On the Impact of Sample Size in Reconstructing Noisy Graph Signals: A Theoretical Characterisation
Baskaran Sripathmanathan, Xiaowen Dong, Michael Bronstein
TL;DR
This work analyzes how the number of observed vertices (sample size) impacts the reconstruction error when recovering a graph signal from noisy observations. Using a bias-variance decomposition, it shows that under LS and GLR, high noise can make smaller sample sets yield lower MSE, and derives thresholds (e.g., $\tau(\mathcal{S},\mathcal{T})$, $\tau_{GLR}$) that govern when reducing samples helps. The paper provides both general theorems and method-specific results for full-band and $k$-bandlimited noise, including asymptotic insights as $N \to \infty$ and a data-driven notion of an optimal sample size $m_{opt}$. Extensive experiments on ER, BA, and SBM graphs validate the nonmonotonic MSE behavior and illustrate practical guidance for sample-size decisions in noisy graph-signal reconstruction.
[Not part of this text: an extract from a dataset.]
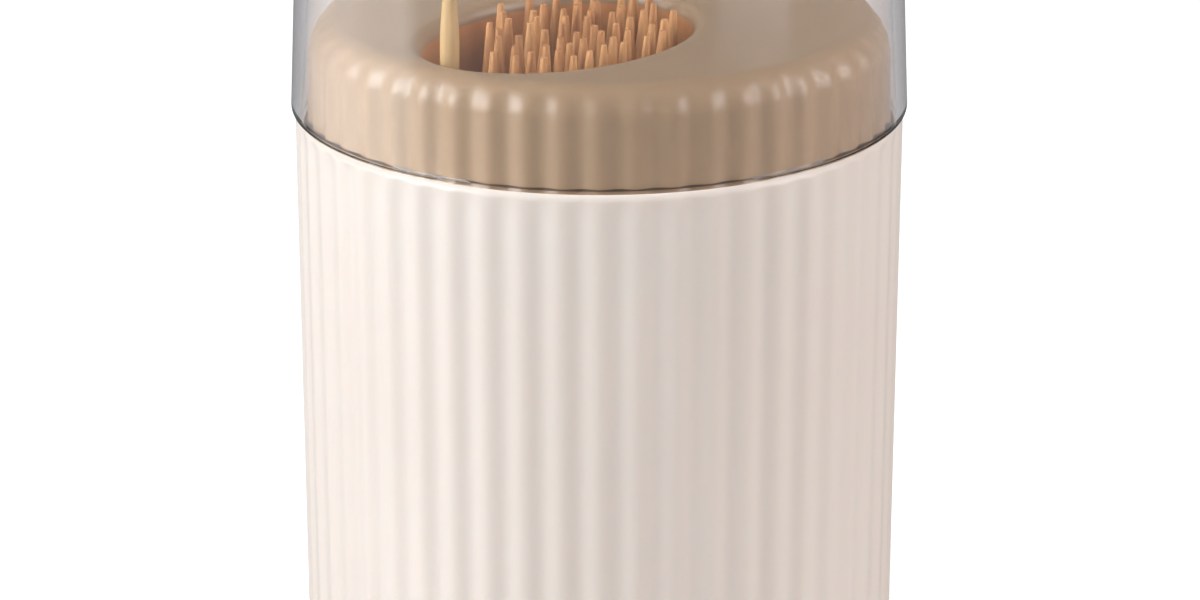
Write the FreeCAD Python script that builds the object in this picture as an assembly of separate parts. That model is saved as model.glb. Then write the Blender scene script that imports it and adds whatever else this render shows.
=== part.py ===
"""Toothpick dispenser with a fluted cup, a clear cover and a press-down inner cup.

The inner cup stands on a return spring.  Pressing its deck lowers the cup and every toothpick in it,
while a fixed pin in the base pushes the one toothpick that stands in the lift channel up above the deck.

Frame: millimetres, +Z up, origin on the axis of the body at the surface that the feet stand on.
-Y is the front.  Each sub-part is written to parts/NAME.step.
"""
import FreeCAD
import Part
import math
import os
import random

Vector = FreeCAD.Vector

# ---------------------------------------------------------------- driving dimensions
# toothpicks
pick_length = 65.0
pick_radius = 1.05
pick_tip_radius = 0.28
pick_taper = 9.5            # length of each tapered end
pick_tip_proud = 0.7        # how far the points stand above the deck
pick_pitch = 2.55           # between feet in a line, and between the lines
pick_scatter = 0.6          # how far a foot strays from its place
pick_lean = 1.1             # how far a point strays from above its foot
pick_fan = 0.2              # lean to the right for each millimetre to the right of the channel
pick_gap = 0.08             # between toothpicks
pick_wall_gap = 0.3         # between a toothpick and the well
pick_foot_gap = 0.02        # leaves room for the tilted foot of a leaning toothpick
free_side = 3.4             # no loose toothpick stands left of this distance to the right of the channel
pick_seed = 11
pick_attempts = 30          # tries to find room for a toothpick near its place
row_names = ("a", "b", "c", "d", "e", "f", "g", "h")

# fluted body
body_radius = 33.0          # over the crests, at the shoulder
body_draft = 0.8            # degrees, the body narrows downwards
body_wall = 1.6             # behind the valleys of the flutes
body_foot_gap = 0.4         # below the rim of the body
body_foot_round = 0.8
shoulder_round = 0.9
flute_count = 50
flute_depth = 0.4
flute_first_angle = 268.65  # degrees, where one crest lies

# inner cup
collar_step = 1.8           # crests of the collar inside the crests of the body
collar_height = 11.1        # deck above the shoulder of the body
collar_flute_depth = 0.5
collar_round = 3.4
collar_below = 1.0          # how far the collar reaches into the mouth at rest
collar_gap = 0.3            # collar to mouth
cup_wall = 1.6
deck_thickness = 1.8
skirt_gap = 0.35            # skirt to body, below the mouth
skirt_length = 20.0         # below the shoulder of the body

# oval well
oval_place_angle = 243.3    # degrees, where its middle lies, seen from the axis
oval_place_inset = 18.3     # from its middle out to the edge of the flat deck
oval_axis_angle = 49.0      # degrees, direction of its long axis
oval_half_length = 16.9
oval_half_width = 12.3
well_wall = 1.5
well_draft = 0.4            # how much smaller the semi-axes are at the floor
well_floor = 1.5
rim_round = 1.5
rim_steps = 5               # bands that make up the rounded rim

# pump action
press_travel = 11.0
press_clearance = 0.5       # cup floor above the base plate when fully pressed
pin_radius = 0.9
pin_hole_gap = 0.3
pin_below_floor = 0.3       # pin end below the well's floor face at rest
pin_seat = 2.0              # how deep the pin is pressed into the base plate
pin_pad_radius = 3.0
pin_pad_height = 0.7
channel_inset = 2.05        # from the front end of the well, along the well
channel_side = 2.1          # from the long axis of the well, across it
channel_sink = 0.3          # how deep the channel reaches into the floor of the well
channel_radius = 2.3
channel_bore_gap = 0.3      # round the toothpick
channel_slot = 2.5          # mouth of the channel, towards the well
clip_length = 4.0
clip_bore_gap = 0.06
clip_slot = 1.9
channel_below_deck = 6.0

# base plate
plate_bottom = 1.5
plate_thickness = 2.5
plate_gap = 0.2             # plate to body
screw_inset = 3.6           # from the bore of the body to the axis of a screw
screw_angles = (60.0, 180.0, 300.0)
screw_radius = 1.25
screw_head_radius = 2.5
screw_head_height = 1.5
screw_length = 9.0
boss_radius = 3.3
boss_height = 11.0
foot_inset = 4.9            # from the rim of the base plate to the middle of a foot
foot_angles = (90.0, 210.0, 330.0)
foot_radius = 3.5
foot_recess = 0.5
foot_recess_gap = 0.1

# guide stem, its sleeve, stop and spring
stem_inset = 9.1            # from the inside of the skirt to the axis of the stem
stem_angle = 31.0           # degrees
stem_radius = 3.0
stem_running_gap = 0.05
stem_socket = 22.0          # how deep the stem sits in the boss of the cup
sleeve_wall = 1.7
sleeve_stop_gap = 0.3       # sleeve to boss when fully pressed
turret_radius = 7.0
turret_wall = 1.5
turret_height = 14.0        # above the base plate
turret_cap = 2.0
stop_radius = 4.6
stop_thickness = 1.0
stop_gap = 0.1
stem_screw_radius = 1.25
stem_screw_head = 2.4
stem_screw_head_height = 1.8
stem_screw_length = 9.0
cup_boss_radius = 6.5
spring_wire = 0.45          # radius
spring_turns = 8
spring_gap = 0.5            # spring to sleeve
spring_end_gap = 0.1

# clear cover
cover_proud = 0.45          # rim beyond the crests of the body
cover_rim_wall = 1.7
cover_wall = 1.5
cover_draft = 2.0           # degrees, the cover narrows upwards
cover_seat_gap = 0.1
cover_rim_round = 0.4
cover_corner = 5.0
cover_crown = 0.8           # rise of the top towards its centre
draw_travel = 4.0           # how far a toothpick can rise under the cover
cover_head_room = 1.3

# shared by all the pieces
cut_over = 1.0              # how far a cut runs past the face that it opens
blank_over = 0.05           # how far a blank stands proud of the surface that it is trimmed to
overlap = 0.5               # how deep a joined form reaches into its neighbour
stem_screw_tip = 0.5        # room past the end of the stem's screw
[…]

Overall, the findings highlight the crucial role of noise levels in sampling design and challenge the assumption that more samples always improve reconstruction in graph domains.
Abstract
Reconstructing a signal on a graph from noisy observations of a subset of the vertices is a fundamental problem in the field of graph signal processing. This paper investigates how sample size affects reconstruction error in the presence of noise via an in-depth theoretical analysis of the two most common reconstruction methods in the literature, least-squares reconstruction (LS) and graph-Laplacian regularised reconstruction (GLR). Our theorems show that at sufficiently low signal-to-noise ratios (SNRs), under these reconstruction methods we may simultaneously decrease sample size and decrease average reconstruction error. We further show that at sufficiently low SNRs, for LS reconstruction we have a $Λ$-shaped error curve and for GLR reconstruction, a sample size of $ \mathcal{O}(\sqrt{N})$, where $N$ is the total number of vertices, results in lower reconstruction error than near full observation. We present thresholds on the SNRs, $τ$ and $τ_{GLR}$, below which the error is non-monotonic, and illustrate these theoretical results with experiments across multiple random graph models, sampling schemes and SNRs. These results demonstrate that any decision in sample-size choice has to be made in light of the noise levels in the data.